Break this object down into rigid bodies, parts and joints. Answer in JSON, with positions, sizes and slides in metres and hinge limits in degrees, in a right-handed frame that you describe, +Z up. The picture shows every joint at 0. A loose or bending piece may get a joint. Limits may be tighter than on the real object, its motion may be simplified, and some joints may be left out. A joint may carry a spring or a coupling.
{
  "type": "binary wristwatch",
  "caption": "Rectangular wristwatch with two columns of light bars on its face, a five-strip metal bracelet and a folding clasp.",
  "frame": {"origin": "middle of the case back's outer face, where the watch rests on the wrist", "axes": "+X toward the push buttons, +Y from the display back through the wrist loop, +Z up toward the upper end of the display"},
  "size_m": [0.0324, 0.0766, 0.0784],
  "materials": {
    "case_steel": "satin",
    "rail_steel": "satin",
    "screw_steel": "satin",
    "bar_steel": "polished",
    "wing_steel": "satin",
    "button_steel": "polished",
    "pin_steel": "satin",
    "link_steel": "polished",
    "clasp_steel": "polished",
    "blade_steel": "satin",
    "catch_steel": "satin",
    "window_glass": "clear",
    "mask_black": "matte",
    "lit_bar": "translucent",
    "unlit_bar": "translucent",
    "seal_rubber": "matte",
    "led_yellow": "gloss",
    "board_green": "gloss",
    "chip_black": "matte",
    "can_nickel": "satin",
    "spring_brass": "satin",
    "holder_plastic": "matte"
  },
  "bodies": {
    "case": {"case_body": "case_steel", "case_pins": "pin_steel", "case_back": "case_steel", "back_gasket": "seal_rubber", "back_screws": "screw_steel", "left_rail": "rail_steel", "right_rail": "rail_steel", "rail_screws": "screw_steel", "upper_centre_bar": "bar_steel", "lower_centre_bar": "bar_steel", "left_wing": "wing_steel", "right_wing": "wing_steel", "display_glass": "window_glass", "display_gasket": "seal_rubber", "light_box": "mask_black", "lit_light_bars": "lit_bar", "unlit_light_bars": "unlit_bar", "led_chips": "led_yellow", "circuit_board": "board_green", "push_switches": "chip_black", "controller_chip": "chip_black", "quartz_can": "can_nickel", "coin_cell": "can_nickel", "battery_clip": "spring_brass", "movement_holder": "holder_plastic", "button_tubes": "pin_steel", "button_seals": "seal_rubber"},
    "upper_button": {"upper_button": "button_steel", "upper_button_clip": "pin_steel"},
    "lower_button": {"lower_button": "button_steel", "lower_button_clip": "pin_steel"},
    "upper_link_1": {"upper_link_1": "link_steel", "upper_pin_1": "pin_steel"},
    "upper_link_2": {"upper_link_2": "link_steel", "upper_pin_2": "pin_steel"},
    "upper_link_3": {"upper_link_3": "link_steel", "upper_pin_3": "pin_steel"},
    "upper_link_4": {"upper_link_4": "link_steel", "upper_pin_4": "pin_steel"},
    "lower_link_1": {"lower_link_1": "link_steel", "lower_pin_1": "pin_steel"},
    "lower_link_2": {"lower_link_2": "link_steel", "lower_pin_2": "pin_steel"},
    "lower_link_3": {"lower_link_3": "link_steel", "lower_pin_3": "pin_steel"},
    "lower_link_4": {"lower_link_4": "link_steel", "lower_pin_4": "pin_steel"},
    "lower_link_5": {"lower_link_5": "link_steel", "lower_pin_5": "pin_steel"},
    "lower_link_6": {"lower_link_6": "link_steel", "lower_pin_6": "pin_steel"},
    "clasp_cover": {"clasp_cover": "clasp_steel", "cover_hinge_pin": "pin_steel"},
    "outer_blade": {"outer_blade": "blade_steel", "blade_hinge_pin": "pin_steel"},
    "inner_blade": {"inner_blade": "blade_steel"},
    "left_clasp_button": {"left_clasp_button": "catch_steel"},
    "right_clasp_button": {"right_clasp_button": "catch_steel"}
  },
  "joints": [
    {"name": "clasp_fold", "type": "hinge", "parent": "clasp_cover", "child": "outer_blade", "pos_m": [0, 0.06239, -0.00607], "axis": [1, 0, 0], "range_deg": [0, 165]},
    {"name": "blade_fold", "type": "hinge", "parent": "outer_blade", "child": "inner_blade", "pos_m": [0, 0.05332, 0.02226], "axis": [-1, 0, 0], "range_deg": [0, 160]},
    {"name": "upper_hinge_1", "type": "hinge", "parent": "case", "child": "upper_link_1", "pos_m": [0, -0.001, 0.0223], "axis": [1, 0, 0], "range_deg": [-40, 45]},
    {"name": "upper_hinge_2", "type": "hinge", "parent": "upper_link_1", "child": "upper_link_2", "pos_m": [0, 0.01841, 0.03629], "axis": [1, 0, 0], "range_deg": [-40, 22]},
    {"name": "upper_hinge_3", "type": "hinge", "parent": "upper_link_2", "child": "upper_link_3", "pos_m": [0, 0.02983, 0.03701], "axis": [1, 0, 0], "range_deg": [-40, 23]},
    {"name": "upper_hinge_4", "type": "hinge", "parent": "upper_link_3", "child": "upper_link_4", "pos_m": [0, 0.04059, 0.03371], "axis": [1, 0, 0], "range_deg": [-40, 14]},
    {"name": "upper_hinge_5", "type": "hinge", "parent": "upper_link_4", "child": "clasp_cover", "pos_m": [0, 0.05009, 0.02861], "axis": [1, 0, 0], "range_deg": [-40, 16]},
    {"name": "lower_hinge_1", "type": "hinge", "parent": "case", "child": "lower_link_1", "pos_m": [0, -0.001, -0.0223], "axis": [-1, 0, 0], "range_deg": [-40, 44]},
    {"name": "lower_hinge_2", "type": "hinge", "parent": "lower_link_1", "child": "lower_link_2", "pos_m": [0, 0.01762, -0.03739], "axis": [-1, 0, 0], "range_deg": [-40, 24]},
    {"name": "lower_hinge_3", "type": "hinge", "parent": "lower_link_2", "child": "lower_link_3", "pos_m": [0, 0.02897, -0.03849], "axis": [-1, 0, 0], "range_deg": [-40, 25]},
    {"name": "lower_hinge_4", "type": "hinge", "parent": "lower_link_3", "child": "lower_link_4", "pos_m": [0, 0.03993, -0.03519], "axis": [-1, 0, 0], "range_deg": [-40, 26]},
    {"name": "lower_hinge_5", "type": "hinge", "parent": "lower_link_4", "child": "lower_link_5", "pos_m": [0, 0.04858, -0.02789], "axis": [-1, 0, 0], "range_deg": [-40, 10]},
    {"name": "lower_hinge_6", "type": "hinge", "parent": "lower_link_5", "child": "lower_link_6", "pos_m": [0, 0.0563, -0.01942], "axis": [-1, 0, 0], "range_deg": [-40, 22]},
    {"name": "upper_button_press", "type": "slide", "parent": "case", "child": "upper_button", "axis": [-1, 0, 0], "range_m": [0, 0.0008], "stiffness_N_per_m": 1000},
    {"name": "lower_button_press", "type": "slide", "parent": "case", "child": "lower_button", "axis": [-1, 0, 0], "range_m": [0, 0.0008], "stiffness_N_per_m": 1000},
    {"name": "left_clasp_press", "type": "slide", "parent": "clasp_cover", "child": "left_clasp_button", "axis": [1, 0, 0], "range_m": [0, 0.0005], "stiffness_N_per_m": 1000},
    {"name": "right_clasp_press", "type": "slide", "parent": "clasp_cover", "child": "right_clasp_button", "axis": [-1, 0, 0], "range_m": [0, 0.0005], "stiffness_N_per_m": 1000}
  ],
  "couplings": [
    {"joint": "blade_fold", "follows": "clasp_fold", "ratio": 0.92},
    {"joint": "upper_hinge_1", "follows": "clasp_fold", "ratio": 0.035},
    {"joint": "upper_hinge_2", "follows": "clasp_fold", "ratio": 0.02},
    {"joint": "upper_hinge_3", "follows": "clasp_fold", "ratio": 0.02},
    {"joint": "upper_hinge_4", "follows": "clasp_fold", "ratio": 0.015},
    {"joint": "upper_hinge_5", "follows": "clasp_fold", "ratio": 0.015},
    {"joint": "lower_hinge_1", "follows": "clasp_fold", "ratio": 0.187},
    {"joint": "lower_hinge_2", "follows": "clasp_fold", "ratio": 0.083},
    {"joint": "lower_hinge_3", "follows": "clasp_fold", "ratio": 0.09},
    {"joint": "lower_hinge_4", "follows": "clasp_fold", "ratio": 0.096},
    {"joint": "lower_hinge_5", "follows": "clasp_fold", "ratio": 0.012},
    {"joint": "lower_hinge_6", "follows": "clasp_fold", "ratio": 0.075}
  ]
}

==================================================

- What the exercise asks -
Which lines include the word "bodies"? List them all.

- Result of this exercise -
Break this object down into rigid bodies, parts and joints. Answer in JSON, with positions, sizes and slides in metres and hinge limits in degrees, in a right-handed frame that you describe, +Z up. The picture shows every joint at 0. A loose or bending piece may get a joint. Limits may be tighter than on the real object, its motion may be simplified, and some joints may be left out. A joint may carry a spring or a coupling.
  "bodies": {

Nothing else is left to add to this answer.